> **EXERCISE INPUTS**
○ ○ ○ ○

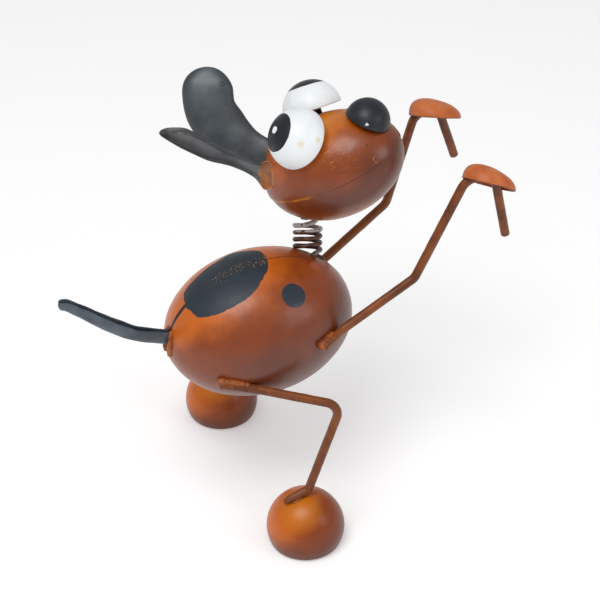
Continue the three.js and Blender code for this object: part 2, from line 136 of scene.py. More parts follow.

○ ○ ○ ○

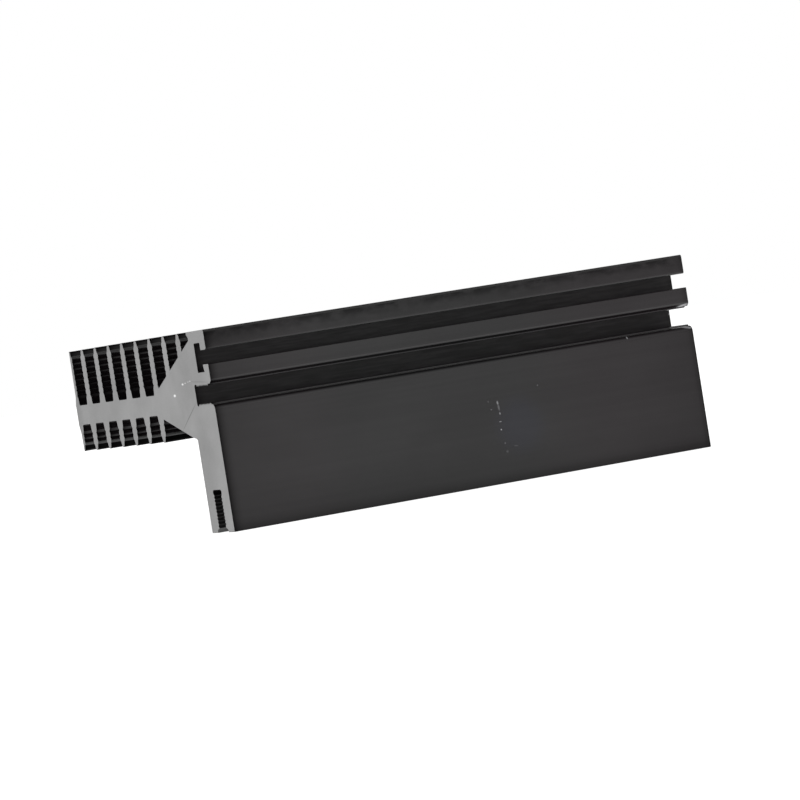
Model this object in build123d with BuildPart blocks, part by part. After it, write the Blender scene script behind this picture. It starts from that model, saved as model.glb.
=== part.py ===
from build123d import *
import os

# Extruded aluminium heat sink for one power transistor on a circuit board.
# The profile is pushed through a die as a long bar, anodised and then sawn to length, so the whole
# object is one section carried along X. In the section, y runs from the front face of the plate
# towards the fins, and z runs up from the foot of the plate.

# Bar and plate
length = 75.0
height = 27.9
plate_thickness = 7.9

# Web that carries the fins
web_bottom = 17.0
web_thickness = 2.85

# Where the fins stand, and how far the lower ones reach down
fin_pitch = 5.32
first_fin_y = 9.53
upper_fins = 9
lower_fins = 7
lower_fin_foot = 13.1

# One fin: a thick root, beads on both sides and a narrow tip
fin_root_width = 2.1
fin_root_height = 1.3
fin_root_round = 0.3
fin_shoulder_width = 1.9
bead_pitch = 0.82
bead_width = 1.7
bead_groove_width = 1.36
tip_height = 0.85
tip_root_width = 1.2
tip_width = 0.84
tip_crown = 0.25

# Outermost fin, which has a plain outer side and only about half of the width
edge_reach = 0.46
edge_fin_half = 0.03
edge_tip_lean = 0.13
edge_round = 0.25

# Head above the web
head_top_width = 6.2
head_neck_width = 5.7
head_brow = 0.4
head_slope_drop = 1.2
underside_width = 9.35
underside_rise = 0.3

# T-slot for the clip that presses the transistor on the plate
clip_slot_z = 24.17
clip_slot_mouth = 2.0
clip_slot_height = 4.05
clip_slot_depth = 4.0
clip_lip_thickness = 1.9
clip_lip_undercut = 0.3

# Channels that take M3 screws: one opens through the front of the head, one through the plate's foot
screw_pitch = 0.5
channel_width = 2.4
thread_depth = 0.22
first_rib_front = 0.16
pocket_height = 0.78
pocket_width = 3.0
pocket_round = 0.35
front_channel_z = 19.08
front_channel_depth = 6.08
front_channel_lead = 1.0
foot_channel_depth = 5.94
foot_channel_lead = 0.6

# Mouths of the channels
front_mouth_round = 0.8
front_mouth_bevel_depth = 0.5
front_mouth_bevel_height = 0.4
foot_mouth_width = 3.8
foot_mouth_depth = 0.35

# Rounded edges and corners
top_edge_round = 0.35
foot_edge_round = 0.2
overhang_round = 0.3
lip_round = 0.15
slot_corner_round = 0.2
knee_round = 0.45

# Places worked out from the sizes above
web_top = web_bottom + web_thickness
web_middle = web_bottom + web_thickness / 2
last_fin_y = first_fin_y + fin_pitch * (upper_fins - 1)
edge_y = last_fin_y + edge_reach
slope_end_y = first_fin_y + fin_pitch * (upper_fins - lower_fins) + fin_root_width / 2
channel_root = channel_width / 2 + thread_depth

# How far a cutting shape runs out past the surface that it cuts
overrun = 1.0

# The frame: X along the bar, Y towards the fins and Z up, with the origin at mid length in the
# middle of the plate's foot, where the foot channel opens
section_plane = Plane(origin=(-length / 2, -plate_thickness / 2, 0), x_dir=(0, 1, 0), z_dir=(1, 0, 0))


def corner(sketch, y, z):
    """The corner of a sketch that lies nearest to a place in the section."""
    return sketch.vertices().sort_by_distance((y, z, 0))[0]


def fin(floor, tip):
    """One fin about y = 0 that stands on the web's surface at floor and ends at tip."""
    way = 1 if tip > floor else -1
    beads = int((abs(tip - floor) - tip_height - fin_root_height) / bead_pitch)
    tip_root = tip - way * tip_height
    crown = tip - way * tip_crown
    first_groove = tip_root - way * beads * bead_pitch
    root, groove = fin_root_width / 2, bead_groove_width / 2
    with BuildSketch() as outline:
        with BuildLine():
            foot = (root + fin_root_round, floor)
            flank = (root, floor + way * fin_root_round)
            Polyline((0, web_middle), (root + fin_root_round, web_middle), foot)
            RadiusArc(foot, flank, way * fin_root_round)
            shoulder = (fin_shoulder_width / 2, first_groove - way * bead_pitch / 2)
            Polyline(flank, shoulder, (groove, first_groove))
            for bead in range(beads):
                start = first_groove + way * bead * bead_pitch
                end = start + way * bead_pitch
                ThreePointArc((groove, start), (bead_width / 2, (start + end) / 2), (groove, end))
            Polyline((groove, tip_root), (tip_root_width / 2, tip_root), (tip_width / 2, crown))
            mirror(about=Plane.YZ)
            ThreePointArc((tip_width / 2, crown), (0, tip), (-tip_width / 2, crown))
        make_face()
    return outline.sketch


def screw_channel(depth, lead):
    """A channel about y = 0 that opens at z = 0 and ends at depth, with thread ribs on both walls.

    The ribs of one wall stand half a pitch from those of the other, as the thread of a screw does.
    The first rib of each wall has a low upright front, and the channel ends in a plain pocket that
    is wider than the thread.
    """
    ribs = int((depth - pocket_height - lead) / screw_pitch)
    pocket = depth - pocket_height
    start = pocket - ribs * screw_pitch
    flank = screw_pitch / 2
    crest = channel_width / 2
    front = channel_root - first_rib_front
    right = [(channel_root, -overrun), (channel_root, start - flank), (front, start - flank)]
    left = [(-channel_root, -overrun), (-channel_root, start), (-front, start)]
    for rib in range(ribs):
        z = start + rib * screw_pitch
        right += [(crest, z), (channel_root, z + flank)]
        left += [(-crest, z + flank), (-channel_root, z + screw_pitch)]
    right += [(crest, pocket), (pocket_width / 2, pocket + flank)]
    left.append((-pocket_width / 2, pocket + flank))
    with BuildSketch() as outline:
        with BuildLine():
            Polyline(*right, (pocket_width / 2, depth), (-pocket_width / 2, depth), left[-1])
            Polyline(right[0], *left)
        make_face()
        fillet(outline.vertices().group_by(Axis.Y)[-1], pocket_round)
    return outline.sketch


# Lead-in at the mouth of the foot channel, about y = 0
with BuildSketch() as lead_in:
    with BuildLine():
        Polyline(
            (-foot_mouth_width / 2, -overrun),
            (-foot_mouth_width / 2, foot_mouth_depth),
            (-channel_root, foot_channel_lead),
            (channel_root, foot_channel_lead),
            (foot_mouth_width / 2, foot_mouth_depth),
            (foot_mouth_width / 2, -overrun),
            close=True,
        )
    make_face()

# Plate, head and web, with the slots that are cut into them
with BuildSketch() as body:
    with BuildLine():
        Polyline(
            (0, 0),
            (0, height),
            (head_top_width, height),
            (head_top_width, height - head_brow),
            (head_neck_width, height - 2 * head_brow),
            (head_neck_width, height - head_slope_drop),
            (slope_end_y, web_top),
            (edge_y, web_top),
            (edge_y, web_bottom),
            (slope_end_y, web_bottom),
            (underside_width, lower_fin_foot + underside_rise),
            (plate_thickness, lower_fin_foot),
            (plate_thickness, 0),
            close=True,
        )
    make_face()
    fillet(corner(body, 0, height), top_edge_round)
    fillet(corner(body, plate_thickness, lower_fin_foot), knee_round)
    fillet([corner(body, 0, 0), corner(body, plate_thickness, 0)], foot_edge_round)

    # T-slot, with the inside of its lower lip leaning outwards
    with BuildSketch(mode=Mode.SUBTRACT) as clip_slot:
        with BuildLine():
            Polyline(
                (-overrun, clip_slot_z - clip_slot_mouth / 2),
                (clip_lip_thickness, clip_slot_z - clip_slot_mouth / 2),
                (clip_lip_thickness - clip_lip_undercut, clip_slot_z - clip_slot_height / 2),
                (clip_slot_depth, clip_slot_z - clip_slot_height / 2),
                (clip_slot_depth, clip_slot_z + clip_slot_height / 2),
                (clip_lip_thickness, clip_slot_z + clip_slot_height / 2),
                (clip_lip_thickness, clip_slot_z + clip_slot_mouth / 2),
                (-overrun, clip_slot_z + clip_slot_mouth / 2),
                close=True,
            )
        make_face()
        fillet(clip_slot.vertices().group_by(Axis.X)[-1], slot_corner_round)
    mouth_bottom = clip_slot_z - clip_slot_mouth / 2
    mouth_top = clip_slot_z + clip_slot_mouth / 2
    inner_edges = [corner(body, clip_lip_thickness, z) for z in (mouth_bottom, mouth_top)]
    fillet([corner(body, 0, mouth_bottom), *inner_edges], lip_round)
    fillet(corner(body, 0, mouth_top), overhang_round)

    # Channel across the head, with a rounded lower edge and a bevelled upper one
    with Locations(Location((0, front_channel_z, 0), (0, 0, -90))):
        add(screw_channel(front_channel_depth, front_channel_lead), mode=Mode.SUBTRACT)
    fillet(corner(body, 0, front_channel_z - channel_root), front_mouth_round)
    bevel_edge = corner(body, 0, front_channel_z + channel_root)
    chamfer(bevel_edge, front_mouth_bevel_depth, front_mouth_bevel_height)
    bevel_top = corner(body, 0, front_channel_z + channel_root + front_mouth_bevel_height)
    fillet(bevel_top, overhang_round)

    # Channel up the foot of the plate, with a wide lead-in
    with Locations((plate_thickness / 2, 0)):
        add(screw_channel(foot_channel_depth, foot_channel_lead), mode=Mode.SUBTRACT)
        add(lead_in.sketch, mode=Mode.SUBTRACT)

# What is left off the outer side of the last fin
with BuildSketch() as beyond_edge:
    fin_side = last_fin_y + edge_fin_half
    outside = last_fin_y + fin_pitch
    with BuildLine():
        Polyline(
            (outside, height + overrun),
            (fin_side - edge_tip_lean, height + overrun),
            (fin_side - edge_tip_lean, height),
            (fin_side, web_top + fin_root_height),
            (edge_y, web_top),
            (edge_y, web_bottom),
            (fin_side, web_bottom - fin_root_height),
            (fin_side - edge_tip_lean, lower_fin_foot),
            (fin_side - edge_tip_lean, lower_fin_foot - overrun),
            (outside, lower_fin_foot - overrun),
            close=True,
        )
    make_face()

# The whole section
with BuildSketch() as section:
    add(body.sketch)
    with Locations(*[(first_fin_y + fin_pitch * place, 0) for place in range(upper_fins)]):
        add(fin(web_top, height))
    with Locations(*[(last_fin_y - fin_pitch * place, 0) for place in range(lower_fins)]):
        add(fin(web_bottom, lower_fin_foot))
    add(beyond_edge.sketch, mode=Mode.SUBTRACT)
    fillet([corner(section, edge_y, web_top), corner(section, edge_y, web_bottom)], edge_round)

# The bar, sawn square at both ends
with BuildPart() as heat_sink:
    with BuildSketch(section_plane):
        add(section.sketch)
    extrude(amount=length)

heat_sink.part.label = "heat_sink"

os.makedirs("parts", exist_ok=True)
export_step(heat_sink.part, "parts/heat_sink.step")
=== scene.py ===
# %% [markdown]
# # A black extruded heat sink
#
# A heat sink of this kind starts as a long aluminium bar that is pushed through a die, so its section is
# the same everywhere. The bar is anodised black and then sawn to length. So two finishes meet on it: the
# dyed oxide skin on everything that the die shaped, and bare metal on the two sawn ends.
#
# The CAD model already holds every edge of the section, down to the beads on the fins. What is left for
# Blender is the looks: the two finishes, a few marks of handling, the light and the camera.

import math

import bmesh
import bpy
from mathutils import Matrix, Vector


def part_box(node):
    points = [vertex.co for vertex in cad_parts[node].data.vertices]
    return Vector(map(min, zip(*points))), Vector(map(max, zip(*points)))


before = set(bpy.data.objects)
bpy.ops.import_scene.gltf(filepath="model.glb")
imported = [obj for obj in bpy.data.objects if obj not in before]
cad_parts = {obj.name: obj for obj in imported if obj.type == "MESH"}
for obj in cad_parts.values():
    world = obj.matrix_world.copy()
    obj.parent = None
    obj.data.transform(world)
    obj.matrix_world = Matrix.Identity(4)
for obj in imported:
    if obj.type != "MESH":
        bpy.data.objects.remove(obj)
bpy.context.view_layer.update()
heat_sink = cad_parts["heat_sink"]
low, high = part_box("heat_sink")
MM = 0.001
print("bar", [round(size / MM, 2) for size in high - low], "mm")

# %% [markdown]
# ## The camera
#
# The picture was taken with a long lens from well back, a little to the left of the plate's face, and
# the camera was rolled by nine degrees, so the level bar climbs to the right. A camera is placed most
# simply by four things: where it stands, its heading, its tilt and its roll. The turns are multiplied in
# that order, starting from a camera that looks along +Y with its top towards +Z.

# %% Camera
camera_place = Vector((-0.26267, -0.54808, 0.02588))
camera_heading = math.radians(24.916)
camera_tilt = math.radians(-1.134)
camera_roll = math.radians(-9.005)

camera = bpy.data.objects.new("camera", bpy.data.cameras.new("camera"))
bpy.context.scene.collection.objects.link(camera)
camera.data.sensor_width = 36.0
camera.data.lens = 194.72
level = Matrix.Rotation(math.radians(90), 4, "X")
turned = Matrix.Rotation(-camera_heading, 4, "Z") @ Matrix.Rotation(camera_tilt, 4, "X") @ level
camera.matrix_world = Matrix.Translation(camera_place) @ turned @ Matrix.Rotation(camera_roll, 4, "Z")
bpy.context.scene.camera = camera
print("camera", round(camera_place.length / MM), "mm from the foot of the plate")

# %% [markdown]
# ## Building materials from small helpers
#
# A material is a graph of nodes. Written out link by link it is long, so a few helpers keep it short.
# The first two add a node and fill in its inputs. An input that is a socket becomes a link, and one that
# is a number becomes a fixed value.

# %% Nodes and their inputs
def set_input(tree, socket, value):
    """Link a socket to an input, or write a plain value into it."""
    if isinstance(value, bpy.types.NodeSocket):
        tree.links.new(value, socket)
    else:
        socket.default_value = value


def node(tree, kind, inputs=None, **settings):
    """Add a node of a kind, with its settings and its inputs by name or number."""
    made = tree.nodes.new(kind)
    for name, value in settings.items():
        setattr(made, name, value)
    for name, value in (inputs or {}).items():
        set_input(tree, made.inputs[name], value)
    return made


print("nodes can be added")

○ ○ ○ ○

> **WHAT THIS TASK INVOLVES**
Working from the data above, extract solely the lines from the one containing "# The bar, sawn square at both ends" through the one containing "from mathutils import Matrix, Vector", exactly as they appear, both included.

> **SOLUTION FOR THIS EXERCISE**
# The bar, sawn square at both ends
with BuildPart() as heat_sink:
    with BuildSketch(section_plane):
        add(section.sketch)
    extrude(amount=length)

heat_sink.part.label = "heat_sink"

os.makedirs("parts", exist_ok=True)
export_step(heat_sink.part, "parts/heat_sink.step")
=== scene.py ===
# %% [markdown]
# # A black extruded heat sink
#
# A heat sink of this kind starts as a long aluminium bar that is pushed through a die, so its section is
# the same everywhere. The bar is anodised black and then sawn to length. So two finishes meet on it: the
# dyed oxide skin on everything that the die shaped, and bare metal on the two sawn ends.
#
# The CAD model already holds every edge of the section, down to the beads on the fins. What is left for
# Blender is the looks: the two finishes, a few marks of handling, the light and the camera.

import math

import bmesh
import bpy
from mathutils import Matrix, Vector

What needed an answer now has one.